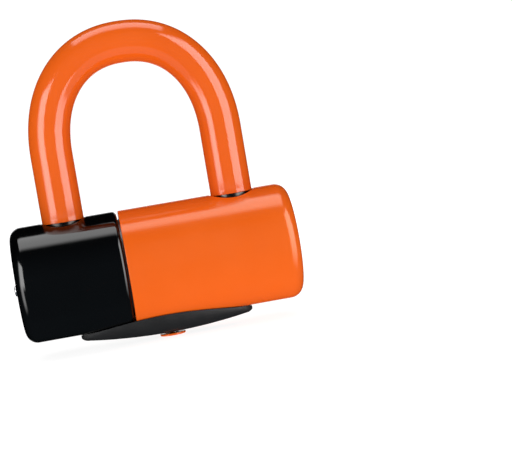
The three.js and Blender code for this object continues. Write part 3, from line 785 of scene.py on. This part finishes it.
def make_bezel():
    stations = -BEZEL_LENGTH * np.cos(np.linspace(0, math.pi, BEZEL_STATIONS))
    stations[0], stations[-1] = -BEZEL_LENGTH, BEZEL_LENGTH
    shape = skin([bezel_section(x) for x in stations])
    bottom = AXIS_Z + BEZEL_BOTTOM
    low = bottom - BELOW
    nose = BARREL_LOW[2]

    def recess(radius, seat, at, surface, flare=0.3):
        """A round recess with a chamfered mouth; surface is the bezel's height there."""
        end = surface - BELOW
        return rod(radius, (seat, end), at=at, flare=surface + flare - end)

    mouth_radius = 4.0
    mouth_seat = nose + 0.3
    washer_seat = bottom + 0.8
    head_seat = bottom + 2.2
    head_height = 1.1
    head_hole = RIVET_HEAD_RADIUS + GAP
    cuts = [
        recess(mouth_radius, mouth_seat, (LOCK_X, 0), bottom),
        rod(NOSE_RADIUS + GAP, (nose - GAP, AXIS_Z), at=(LOCK_X, 0)),
        rod(COVER_PIN_RADIUS + GAP, (low, AXIS_Z), at=(LOCK_X, PIVOT_Y)),
        recess(WASHER_RADIUS + GAP, washer_seat, (LOCK_X, PIVOT_Y), bottom, flare=0.12),
    ]
    for side in (-1, 1):
        x = side * RIVET_X
        cuts.append(rod(SHANK_RADIUS + GAP, (low, AXIS_Z), at=(x, 0)))
        cuts.append(recess(head_hole, head_seat, (x, 0), AXIS_Z + bezel_floor(x)))
        node = "bezel_rivet_left" if side < 0 else "bezel_rivet_right"
        start, end = (corner[2] for corner in span(node))
        profile = turned_rivet(start, end, RIVET_HEAD_RADIUS, head_height, SHANK_RADIUS)
        piece(node + "_body", turned(profile, at=(x, 0, 0)), "crossbar", "dark_steel", node)
    piece("bezel", shape, "crossbar", "black_satin", "keyway_bezel", cuts, sharp=45)


def cover_ring(inset, z):
    """The dust cover's outline, drawn in by inset: a round lid that tapers to an eye."""
    lid = (COVER_HIGH[0] - COVER_LOW[0]) / 2
    eye = lid - 1.45
    spread = math.asin((lid - eye) / PIVOT_Y)
    points = []
    for radius, y, start, end, count in (
        (lid, 0, math.pi - spread, 2 * math.pi + spread, 72),
        (eye, PIVOT_Y, spread, math.pi - spread, 44),
    ):
        for a in np.linspace(start, end, count):
            reach = radius - inset
            points.append((LOCK_X + reach * math.cos(a), y + reach * math.sin(a), z))
    return np.array(points)


def make_cover():
    low, high = COVER_LOW[2], COVER_HIGH[2]
    dome = 0.12
    fillet = 0.32
    edge = 0.1
    deepest = 3.2
    middle_y = 1.5
    fillet_steps = 6
    dome_steps = 7
    rings = [
        np.array([[LOCK_X, middle_y, high]]),
        cover_ring(deepest, high),
        cover_ring(edge, high),
        cover_ring(0, high - edge),
    ]
    for a in np.radians(np.linspace(0, 90, fillet_steps + 1)):
        z = low + dome + fillet * (1 - math.sin(a))
        rings.append(cover_ring(fillet * (1 - math.cos(a)), z))
    for inset in np.linspace(fillet, deepest, dome_steps + 1)[1:]:
        share = (deepest - inset) / (deepest - fillet)
        rings.append(cover_ring(inset, low + dome * share**2))
    rings.append(np.array([[LOCK_X, middle_y, low]]))
    sink_radius = 2.3
    cuts = [
        rod(COVER_PIN_RADIUS + GAP, (low - PAST, high + PAST), at=(LOCK_X, PIVOT_Y)),
        rod(sink_radius, (low + 0.45, low - 0.3), at=(LOCK_X, PIVOT_Y), flare=0.5),
    ]
    piece("cover", skin(rings), "cover", "orange_gloss", "dust_cover", cuts)

    pivot = (LOCK_X, PIVOT_Y, 0)
    head_radius, head_height = 2.0, 0.3
    start, end = (corner[2] for corner in span("cover_rivet"))
    profile = turned_rivet(start, end, head_radius, head_height, COVER_PIN_RADIUS)
    piece("cover_pin", turned(profile, at=pivot), "crossbar", "bright_steel", "cover_rivet")

    low, high = (corner[2] for corner in span("cover_washer"))
    bore = COVER_PIN_RADIUS + GAP
    profile = [
        (bore + edge, low), (WASHER_RADIUS - edge, low), (WASHER_RADIUS, low + edge),
        (WASHER_RADIUS, high - edge), (WASHER_RADIUS - edge, high),
        (bore + edge, high), (bore, high - edge), (bore, low + edge),
    ]
    washer = turned(profile, at=pivot, loop=True)
    piece("washer", washer, "crossbar", "bright_steel", "cover_washer")


make_shackle()
make_crossbar()
make_bolt("deadbolt_left", -1, "left_bolt")
make_bolt("deadbolt_right", 1, "right_bolt")
make_lock_face()
make_bezel()
make_cover()

# The inner pieces keep their CAD shapes
for part in frame["record"]["subparts"]:
    node = frame["nodes"][part["node"]]
    if not node.hide_render:
        node.data.materials.clear()
        node.data.materials.append(MATERIALS[part["material_slot"]])


# Studio ---------------------------------------------------------------------------------------
# All places and sizes from here on are in metres.

LOOK_AT = (0, 0, 0.075)
WHITE = (1, 1, 1)


def square(name, half):
    """A flat square that faces up."""
    mesh = bpy.data.meshes.new(name)
    corners = [(-half, -half, 0), (half, -half, 0), (half, half, 0), (-half, half, 0)]
    mesh.from_pydata(corners, [], [(0, 1, 2, 3)])
    obj = bpy.data.objects.new(name, mesh)
    SCENE.collection.objects.link(obj)
    return obj


def new_material(obj):
    """Gives the object a material of its own name, and returns its nodes."""
    material = bpy.data.materials.new(obj.name)
    material.use_nodes = True
    obj.data.materials.append(material)
    return material.node_tree


def panel(name, middle, facing, size, radiance, feather):
    """A soft light box that shows only in reflections, from its front. feather is how far each
    edge fades, as a share of the half size: left, right, bottom and top, seen from the front."""
    box = square(name, 1)
    box.rotation_mode = "QUATERNION"
    box.rotation_quaternion = (-Vector(facing)).to_track_quat("-Z", "Y")
    box.location = middle
    box.scale = (size[0] / 2, size[1] / 2, 1)
    box.visible_camera = False
    box.visible_diffuse = False
    box.visible_shadow = False
    box.visible_transmission = False
    tree = new_material(box)
    tree.nodes.clear()
    coordinates = tree.nodes.new("ShaderNodeTexCoord")
    axes = tree.nodes.new("ShaderNodeSeparateXYZ")
    tree.links.new(coordinates.outputs["Object"], axes.inputs[0])
    geometry = tree.nodes.new("ShaderNodeNewGeometry")
    shown = remap(tree, geometry.outputs["Backfacing"], 1, 0, 0, 1)
    edges = [("X", -1), ("X", 1), ("Y", -1), ("Y", 1)]
    border = 1.0001
    least = 0.001
    for (axis, side), soft in zip(edges, feather):
        fade = tree.nodes.new("ShaderNodeMapRange")
        fade.interpolation_type = "SMOOTHSTEP"
        fade.inputs["From Min"].default_value = side * border
        fade.inputs["From Max"].default_value = side * (1 - max(soft, least))
        tree.links.new(axes.outputs[axis], fade.inputs["Value"])
        shown = multiply(tree, shown, fade.outputs["Result"])
    emission = tree.nodes.new("ShaderNodeEmission")
    emission.inputs["Strength"].default_value = radiance
    clear = tree.nodes.new("ShaderNodeBsdfTransparent")
    output = tree.nodes.new("ShaderNodeOutputMaterial")
    mix = mix_shaders(tree, shown, clear.outputs[0], emission.outputs[0])
    tree.links.new(mix, output.inputs["Surface"])


def side_panel(name, azimuths, elevations, distance, radiance, feather):
    """An upright light box that fills these angles, seen from the middle of the lock. Azimuth
    is from straight in front towards +X; its high end is the box's left edge."""
    middle = math.radians(sum(azimuths) / 2)
    half = math.radians(abs(azimuths[1] - azimuths[0]) / 2)
    out = Vector((math.sin(middle), -math.cos(middle), 0))
    low, high = (distance * math.tan(math.radians(e)) for e in elevations)
    place = (out.x * distance, out.y * distance, LOOK_AT[2] + (low + high) / 2)
    size = (2 * distance * math.tan(half), high - low)
    panel(name, place, -out, size, radiance, feather)


def area_light(name, place, size, power):
    """A soft light that lights surfaces without showing in reflections."""
    light = bpy.data.lights.new(name, "AREA")
    light.shape = "RECTANGLE"
    light.size, light.size_y = size
    light.energy = power
    obj = bpy.data.objects.new(name, light)
    SCENE.collection.objects.link(obj)
    obj.location = place
    obj.rotation_mode = "QUATERNION"
    obj.rotation_quaternion = (Vector(LOOK_AT) - Vector(place)).to_track_quat("-Z", "Y")
    obj.visible_glossy = False
    obj.visible_camera = False


def make_lights():
    # Azimuths, elevations, distance, radiance and feather
    side_panel("box_left", (-72, -33.5), (-17, 28), 0.27, 6.8, (0.0, 0.8, 0.55, 0.0))
    side_panel("box_left_low", (-76, -45), (-46, 2), 0.28, 4.2, (0.6, 1.0, 1.2, 0.3))
    side_panel("box_right", (29, 73), (-50, 52), 0.5, 5.7, (0.0, 0.0, 1.0, 0.3))
    side_panel("box_behind", (162, 198), (-24, 18), 0.9, 1.0, (0.2, 0.2, 0.1, 0.3))

    # Middle, facing, size, radiance and feather. The edge towards the viewer is the bottom of
    # the panel that faces down, and the top of the one that faces up.
    down, up = (0, 0, -1), (0, 0, 1)
    panel("box_top", (0.01, -0.0125, 0.6), down, (0.54, 0.425), 3.4, (0.1, 0.1, 0.6, 0.3))
    panel("card_low", (0, -0.058, 0.05), up, (0.14, 0.082), 0.65, (0.1, 0.1, 0.0, 0.4))

    # Place, size and power in watts
    area_light("fill_front", (-0.1, -1.05, 0.45), (1.4, 1.0), 5.2)
    area_light("fill_top", (0, 0.1, 1.2), (1.6, 1.6), 6.9)
    area_light("fill_back", (0.2, 1.05, 0.35), (1.4, 1.0), 2.6)


def make_world():
    """A white backdrop that reflections see as a dim room: faint in front and below, and almost
    black above and behind."""
    room_tint = (0.72, 0.95, 1.15)
    brightest_way = (0, -0.85, -0.53)
    darkest, brightest = 0.003, 0.085
    backdrop_level = 1.1
    diffuse_level = 0.35
    world = bpy.data.worlds.new("studio")
    SCENE.world = world
    world.use_nodes = True
    tree = world.node_tree
    background = tree.nodes["Background"]
    rays = tree.nodes.new("ShaderNodeLightPath")
    glossy = rays.outputs["Is Glossy Ray"]
    tree.links.new(mix_colors(tree, glossy, WHITE, room_tint), background.inputs["Color"])
    coordinates = tree.nodes.new("ShaderNodeTexCoord")
    toward = tree.nodes.new("ShaderNodeVectorMath")
    toward.operation = "DOT_PRODUCT"
    toward.inputs[1].default_value = brightest_way
    tree.links.new(coordinates.outputs["Generated"], toward.inputs[0])
    room = remap(tree, toward.outputs["Value"], darkest, brightest, -0.5, 0.7)
    total = multiply(tree, glossy, room)
    for ray, level in (("Is Camera Ray", backdrop_level), ("Is Diffuse Ray", diffuse_level)):
        term = tree.nodes.new("ShaderNodeMath")
        term.operation = "MULTIPLY_ADD"
        term.inputs[1].default_value = level
        tree.links.new(rays.outputs[ray], term.inputs[0])
        tree.links.new(total, term.inputs[2])
        total = term.outputs[0]
    tree.links.new(total, background.inputs["Strength"])


def make_floor():
    """A plain pale floor that glows a little, and more so away from the lock, which keeps the
    shadow faint. It can't be seen from below, so that the underside can be looked at."""
    floor = square("floor", 3.0)
    floor.location.z = -0.0002
    floor.visible_glossy = False
    near_glow, far_glow = 0.87, 1.1
    near, far = 0.08, 0.6
    tree = new_material(floor)
    shader = tree.nodes["Principled BSDF"]
    shader.inputs["Base Color"].default_value = (0.32, 0.32, 0.32, 1)
    shader.inputs["Roughness"].default_value = 0.9
    shader.inputs["Specular IOR Level"].default_value = 0.0
    shader.inputs["Emission Color"].default_value = (*WHITE, 1)
    coordinates = tree.nodes.new("ShaderNodeTexCoord")
    distance = tree.nodes.new("ShaderNodeVectorMath")
    distance.operation = "LENGTH"
    tree.links.new(coordinates.outputs["Object"], distance.inputs[0])
    glow = remap(tree, distance.outputs["Value"], near_glow, far_glow, near, far)
    tree.links.new(glow, shader.inputs["Emission Strength"])
    geometry = tree.nodes.new("ShaderNodeNewGeometry")
    clear = tree.nodes.new("ShaderNodeBsdfTransparent")
    below = geometry.outputs["Backfacing"]
    mix = mix_shaders(tree, below, shader.outputs[0], clear.outputs[0])
    tree.links.new(mix, tree.nodes["Material Output"].inputs["Surface"])


def make_camera():
    """The photograph's viewpoint, as fitted to the lock's outlines: in front and level with the
    lock, aimed a little down and to the right, and rolled."""
    yaw, pitch, roll = -0.1003, -0.05795, 0.16743
    place = (-0.02296, -0.60967, 0.03868 + AXIS_Z * MM)
    focal_share = 3.17262  # focal length over the picture's width
    sensor_width = 36
    forward = Vector(
        (-math.sin(yaw) * math.cos(pitch), math.cos(yaw) * math.cos(pitch), math.sin(pitch))
    )
    level = Vector((math.cos(yaw), math.sin(yaw), 0))
    upright = level.cross(forward)
    right = level * math.cos(roll) - upright * math.sin(roll)
    up = level * math.sin(roll) + upright * math.cos(roll)
    data = bpy.data.cameras.new("camera")
    data.sensor_width = sensor_width
    data.lens = sensor_width * focal_share
    camera = bpy.data.objects.new("camera", data)
    SCENE.collection.objects.link(camera)
    turn = Matrix((right, up, -forward)).transposed().to_4x4()
    camera.matrix_world = Matrix.Translation(place) @ turn
    SCENE.camera = camera


make_lights()
make_world()
make_floor()
make_camera()
SCENE.view_settings.view_transform = "Standard"

bpy.context.view_layer.update()
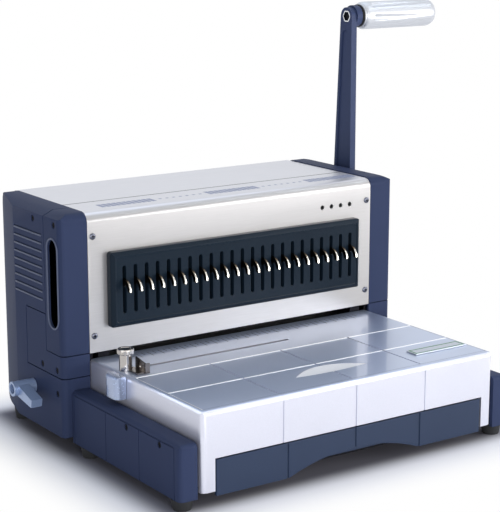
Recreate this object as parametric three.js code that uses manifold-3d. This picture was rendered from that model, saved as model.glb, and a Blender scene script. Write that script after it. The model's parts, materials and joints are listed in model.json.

-- DIRECTIVE --
In the entries above, find each line with the word "that" and copy it.

-- REPLY TO THE TASK --
    """The dust cover's outline, drawn in by inset: a round lid that tapers to an eye."""
    """A flat square that faces up."""
    """A soft light box that shows only in reflections, from its front. feather is how far each
    """An upright light box that fills these angles, seen from the middle of the lock. Azimuth
    """A soft light that lights surfaces without showing in reflections."""
    # the panel that faces down, and the top of the one that faces up.
    """A white backdrop that reflections see as a dim room: faint in front and below, and almost
    """A plain pale floor that glows a little, and more so away from the lock, which keeps the
    shadow faint. It can't be seen from below, so that the underside can be looked at."""
Recreate this object as parametric three.js code that uses manifold-3d. This picture was rendered from that model, saved as model.glb, and a Blender scene script. Write that script after it. The model's parts, materials and joints are listed in model.json.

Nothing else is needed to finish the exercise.